The Kennedy Center Concert Hall was awash in a sea of black ties and long gowns Saturday night as 1,500 guests gathered to commemorate the 36th anniversary of the United Nations and honor the Organization of American States.
The big applause of the evening went to Secretary of State Alexander M. Haig Jr., who strolled on stage with one hand in pocket just before the concert began.
"I feel like my career is on the rise," he said. "Two weeks ago I was with Bob Hope and now I'm before a full house at the Kennedy Center."
Keeping the crowd of congressmen, ambassadors and industry leaders chuckling, Haig said, "Politicians think they have it hard because a politician has to get along with people. But, a statesman has to get along with politicans."

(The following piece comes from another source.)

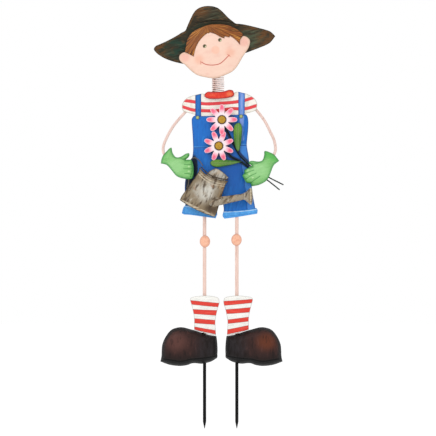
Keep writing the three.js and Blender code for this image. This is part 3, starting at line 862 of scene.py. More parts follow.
def shirt_relief(u, v, depth):
    creases = ridges(SLEEVE_CREASES, u, v, 3.5)
    sleeve_fold = 0.4 * np.sin(v / 3.1 + u / 9) * step_up(np.abs(u), 72, 90)
    under_bib = step_up(v, -20, -8)
    return (0.5 * pillow(depth, 1, 5) - 0.7 * creases + sleeve_fold * step_up(depth, 1, 6)) * under_bib


def shirt_paint(u, v, depth):
    stripe = np.min([np.abs(height_over(line, u, v)) for line in SHIRT_STRIPES], axis=0)
    # fold is the painted shade along the sleeve creases.
    return {"stripe": stripe, "fold": hill(off_lines(SLEEVE_CREASES, u, v), 9)}


def collar_coat():
    coat = Coat("collar_enamel", "d63627", 0.38, 0.25)
    brushed(coat, "e85a36", "bd2420", 74, (9, 9, 3), 0.8)
    coat.shade("ee8450", "shine", 0.3, 1.0, 0.65)
    edged(coat, "8f1c1e", 3.6, 0.9)
    return coat.finish(8)


def collar_relief(u, v, depth):
    folds = 0.35 * np.sin(u / 4.2 + 0.3 * v) * step_up(depth, 0.5, 5)
    return pillow(depth, 0.9, 7) + folds - 0.9


def collar_paint(u, v, depth):
    return {"shine": spots(u, v, COLLAR_SHINE)}


def denim_coat(name, base, light, dark):
    coat = Coat(name, base, 0.40, 0.3)
    brushed(coat, light, dark, 84, (30, 30, 7), 0.55)
    return coat


def overalls_coat():
    coat = denim_coat("overalls_enamel", "0a66bc", "1e86d8", "084c9c")
    coat.shade("0a4fa0", "deep", 0.2, 1.0, 0.8)
    sheen = coat.noise((8, 8, 30), 3.0, -6)
    coat.over("7f98d6", coat.value("sheen").span(0.25, 0.8) * sheen.span(0.30, 0.62) * 0.85)
    coat.shade("4a8ad6", "panel", 0.25, 0.9, 0.6)
    coat.shade("071c44", "shadow", 0.15, 0.75, 0.92)
    # Painted black shadow beside the left glove and the can.
    coat.shade("05070c", "black", 0.12, 0.5, 0.95)
    edged(coat, "0a4890", 4, 0.8)
    coat.line("seam", 1.5, "063a80", 0.85, 0.6)
    # A painted highlight along the top of the waist seam.
    coat.line("piping", 1.1, "5fa8e4", 0.8, 0.8)
    return coat.finish(84)


def overalls_relief(u, v, depth):
    waist = height_over(WAIST, u, v)
    fly = hill(off_line(FLY, u, v), 2.2)
    panel = hill(off_line(SIDE_PANEL, u, v), 2.4) * step_up(-v, -122, -118)
    pockets = ridges(POCKETS, u, v, 2.2)
    creases = ridges(LEG_CREASES, u, v, 26)
    cloth = 0.25 * np.sin(u / 11 + v / 23) * np.sin(v / 17 - u / 31)
    hem = step_up(np.abs(v + 104), 6, 16)
    seams = 0.6 * hill(waist, 2.6) + 0.45 * fly + 0.5 * panel + 0.45 * pockets
    return ((0.35 * creases + cloth) * step_up(depth, 0, 8) - seams + pillow(depth, 0.8, 5) - 0.8) * hem


def overalls_paint(u, v, depth):
    waist = height_over(WAIST, u, v)
    right = u - np.interp(-v, *PANEL_EDGE)
    sheen = step_up(right, -2, 2) * step_up(-right, -16, -10)
    flowers = []
    for node in ("flower_1_centre", "flower_2_centre"):
        middle_u, middle_v = Axes("overalls").read(*Axes(node).place(0, 0))
        flowers.append((1, middle_u + 4, middle_v - 5, 58))
    return {
        "seam": np.minimum(np.abs(waist + 1), off_line(SIDE_PANEL, u, v)),
        # The painted highlight just above the waist seam, left out across the middle.
        "piping": np.abs(waist - 1.6) + 30 * step_up(u, -30, -12) * step_up(-u, -54, -50),
        "sheen": sheen * step_up(v, 56, 70) * step_up(-v, -131, -126),
        "panel": step_up(right, -2, 2) * step_up(-v, -52, -49),
        "deep": spot(u, v, 30, -10, 90, 110),
        "shadow": np.maximum(spots(u, v, flowers), hill(off_lines(STEM_SHADOWS, u, v), 9)),
        # black is the painted shadow beside the left glove and the can.
        "black": spots(u, v, BLACK_SHADOWS),
    }


def cuff_coat():
    coat = denim_coat("cuff_enamel", "4a9ade", "66b2f0", "3080cc")
    edged(coat, "2f7cc8", 2.6, 0.6)
    # A painted highlight along the cuff's fold, and painted shade along its crease.
    coat.line("fold", 1.6, "c4def4", 0.9, 1.0)
    coat.line("crease", 1.2, "1f66b0", 0.7, 0.8)
    return coat.finish(84)


def cuff_sheet(side, fold, crease, coat, back):
    def relief(u, v, depth):
        soft = 0.5 * hill(off_line(fold, u, v), 3) - 0.5 * hill(off_line(crease, u, v), 2.2)
        return soft * step_up(depth, 0, 1.5) + pillow(depth, 0.8, 4) - 0.4

    def paint(u, v, depth):
        # Where the painted highlight of the fold and the painted shade of the crease lie.
        return {"fold": off_line(fold, u, v), "crease": off_line(crease, u, v)}

    sheet(f"{side}_cuff", coat, back, relief=relief, paint=paint)


def strap_sheet(side, coat, back):
    def relief(u, v, depth):
        stitches = 0.35 * hill(depth - 2.4, 1.1) * (np.sin(v * 2.1) > -0.2)
        return (0.25 * pillow(depth, 1, 3) - stitches) * step_up(v, -26, -18) - 0.1

    def paint(u, v, depth):
        return {"shine": hill(u, 7), "stitch": np.abs(depth - 2.4)}

    sheet(f"{side}_strap", coat, back, relief=relief, paint=paint, spacing=1.1)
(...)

And politicans by the score filled the Concert Hall:
Former ambassador to Great Britain Elliot Richardson; Jeane J. Kirkpatrick, U.S. ambassador to the United Nations; Alejandro Orfila, secretary general of the OAS; Carmen Romano de Lopez Portillo, first lady of Mexico; Samuel R. Pierce, secretary of housing and urban development; and Edwin Meese III, presidential counselor.
And politicians, it seems, sometimes have to get along with corporate chairmen, of which there was a sure score. Among them: Rockwell International's Robert Anderson; Charles Brown, chairman of American Telephone and Telegraph;and Paul Henson, chairman of United Telecommunications Inc.
After the performance and a rousing encore by the Mexico City Philharmonic and conductor Fernando Lozano, the chauffeured limousines, lined up like markings of a perforated line in front of the Concert Hall, sped the crowd to the International Ball Room at the Washington Hilton. The sounds of "Leroy Brown" and "Sentimental Journey" from the band provided a lively greeting as couples beelined it to the spacious dance floor.
"Now this is music I can relate to," Meese said, in between dances.
At the 148 tables decorated with small grinning jack-o'-lanterns, fall colors and champagne bottles, few seats went unoccupied. Red-jacketed waiters and waitresses scurried amid the chatter and carnation-crowned hostesses to keep plates filled with scallops or Caesar salad and glasses brimming with red and white wines.
Talk did turn to business for brief moments throughout the evening. When asked about the voting for secretary general of the United Nations, Richardson made his prediction.
"Waldheim will, in the end, be reelected."
As the pineapple halves filled with sherbet and topped with coconut appeared for dessert, the dance floor was filled to capacity.
"How're you enjoying the party?" Orfila and a guest were asked while coming off the dance floor.
"Alejandro is a just a wonderful dancer; he's just a fantastic dancer," his blond partner said.
Orfila's answer: a grin, as he made his way back to his table.